▶ [SHORT EXERCISE]
Copy out all lines that carry the word "FreeCAD".

-------- INFORMATION SHOWN --------

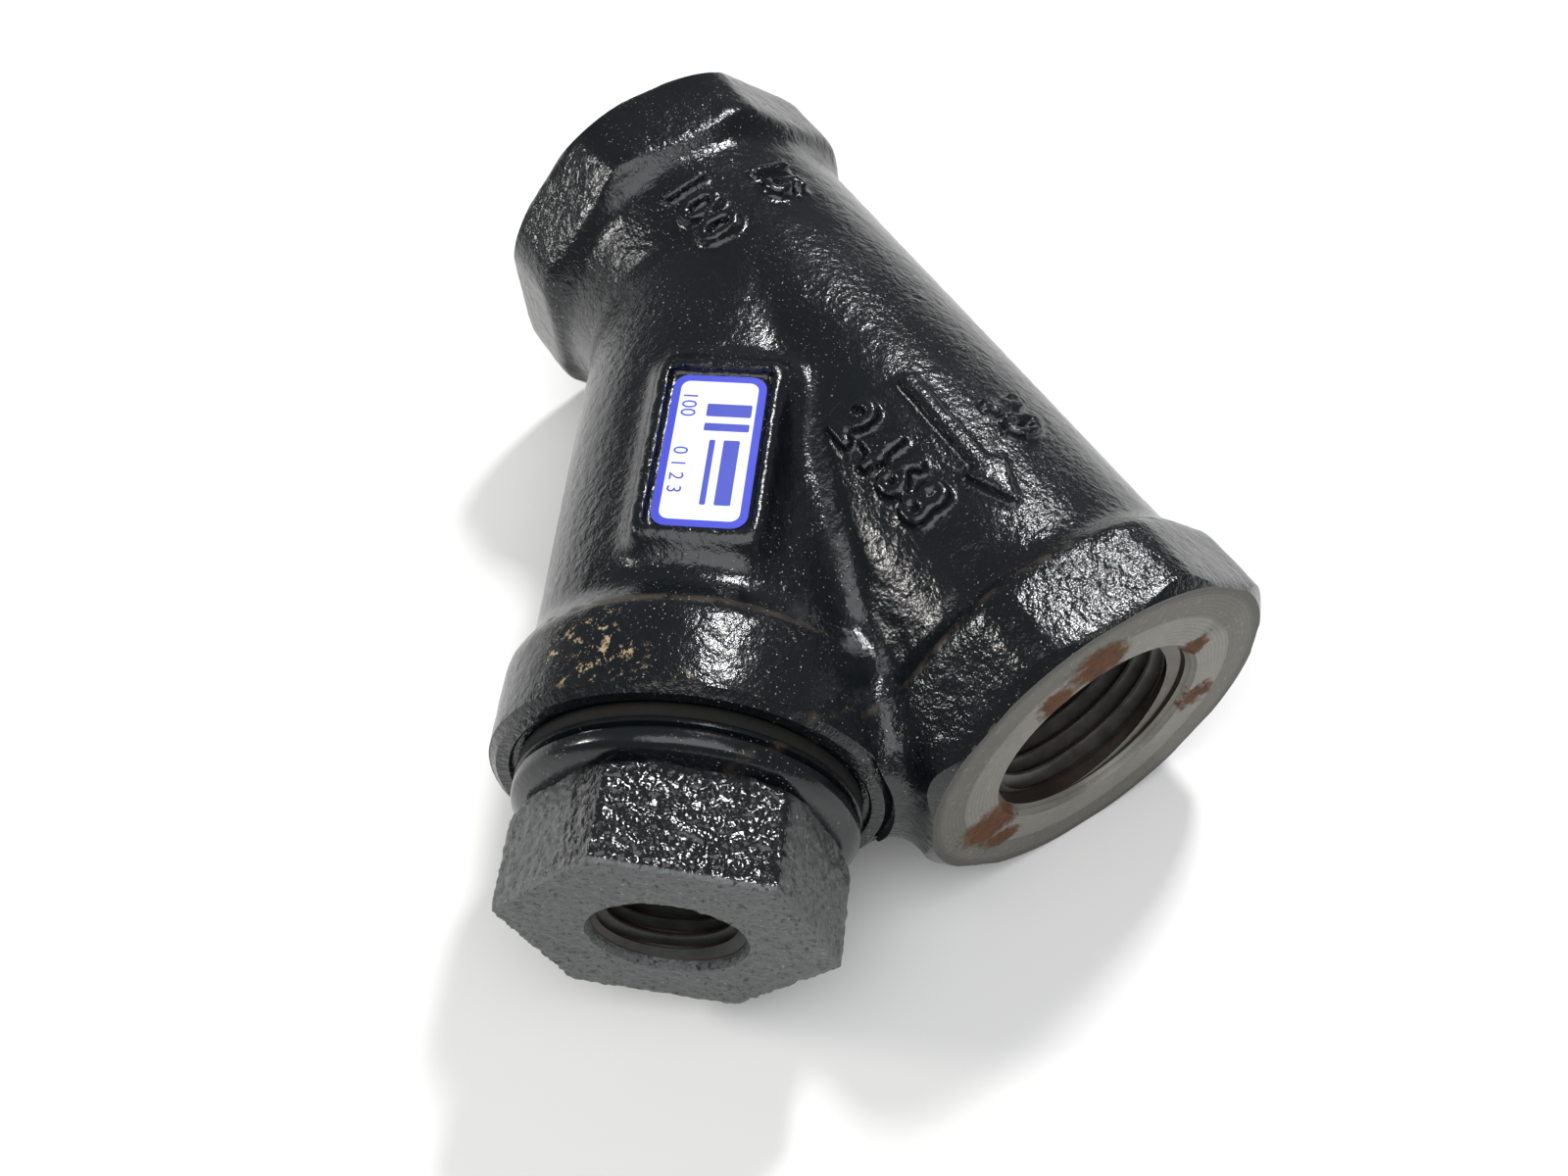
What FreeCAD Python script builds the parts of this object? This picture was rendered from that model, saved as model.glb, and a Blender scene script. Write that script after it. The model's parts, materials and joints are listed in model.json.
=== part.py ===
import FreeCAD, Part
import os
import re

import Sketcher

# Half inch screwed Y-pattern strainer: a cast body with a slanted branch, closed by a hexagon
# cap that holds a wire screen against a seat in the body. The frame's origin is the centre of
# the inlet face. +X is the way the fluid flows, +Z is up, and the branch leaves towards -Y in
# the horizontal plane. All lengths are in millimetres and angles in degrees.

# Lengths called "reach" run from the point where the run's and the branch's axes cross.
SIZES = {
    # run: the straight pipe way between the two threaded ends
    "faceToFace": 81.0,
    "inletReach": 21.5,
    "runRadius": 17.5,
    "hubRadius": 19.7,
    "hubFlat": 18.7,
    "hubLength": 8.6,
    "hubSlope": 2.4,
    "hubBevel": 0.9,
    # threaded ports of the run, as plain bores at the thread's pitch radius
    "portRadius": 9.9,
    "portDepth": 14.0,
    # ways inside the casting
    "wayRadius": 8.2,
    "coreRadius": 12.4,
    "partitionReach": 17.2,
    # branch and its collar
    "branchAngle": 38.2,
    "branchRoot": 17.4,
    "branchTip": 16.8,
    "collarReach": 55.9,
    "collarRadius": 18.7,
    "collarLength": 8.7,
    "collarSlope": 3.2,
    "collarBevel": 0.5,
    "chamberRadius": 13.0,
    # seat for the screen's inner end
    "seatReach": 8.0,
    "seatDepth": 3.0,
    "screenClearance": 0.15,
    # raised frame round the label
    "padStart": 19.4,
    "padLength": 21.1,
    "padWidth": 12.4,
    "padTop": 18.6,
    "padRoot": 12.0,
    "padRim": 1.25,
    "padRecess": 1.1,
    "labelMargin": 0.55,
    "labelThickness": 0.15,
    "labelCorner": 1.2,
    # cap and its gasket
    "capThread": 13.6,
    "threadClearance": 0.15,
    "capBoreDepth": 12.8,
    "shankLength": 11.4,
    "shankBevel": 0.8,
    "recessRadius": 16.4,
    "recessDepth": 0.5,
    "gasketOuter": 15.9,
    "gasketThickness": 1.5,
    "gasketClearance": 0.3,
    "flangeRadius": 15.9,
    "flangeThickness": 2.7,
    "grooveWidth": 0.6,
    "grooveDepth": 0.45,
    "grooveInset": 0.55,
    "hexFlat": 13.45,
    "hexLength": 10.6,
    "hexPhase": 11.7,
    "hexBevel": 1.6,
    "capPocket": 3.0,
    "pocketLedge": 1.45,
    "blowRadius": 6.25,
    "blowMouth": 7.2,
    "blowDepth": 10.2,
    # screen
    "screenOuter": 10.45,
    "bandThickness": 0.3,
    "bandLength": 3.0,
    "meshThickness": 0.75,
    "endPlay": 0.1,
    "seamAngle": 28.0,
}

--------

▶ [PROBLEM SOLUTION]
What FreeCAD Python script builds the parts of this object? This picture was rendered from that model, saved as model.glb, and a Blender scene script. Write that script after it. The model's parts, materials and joints are listed in model.json.
import FreeCAD, Part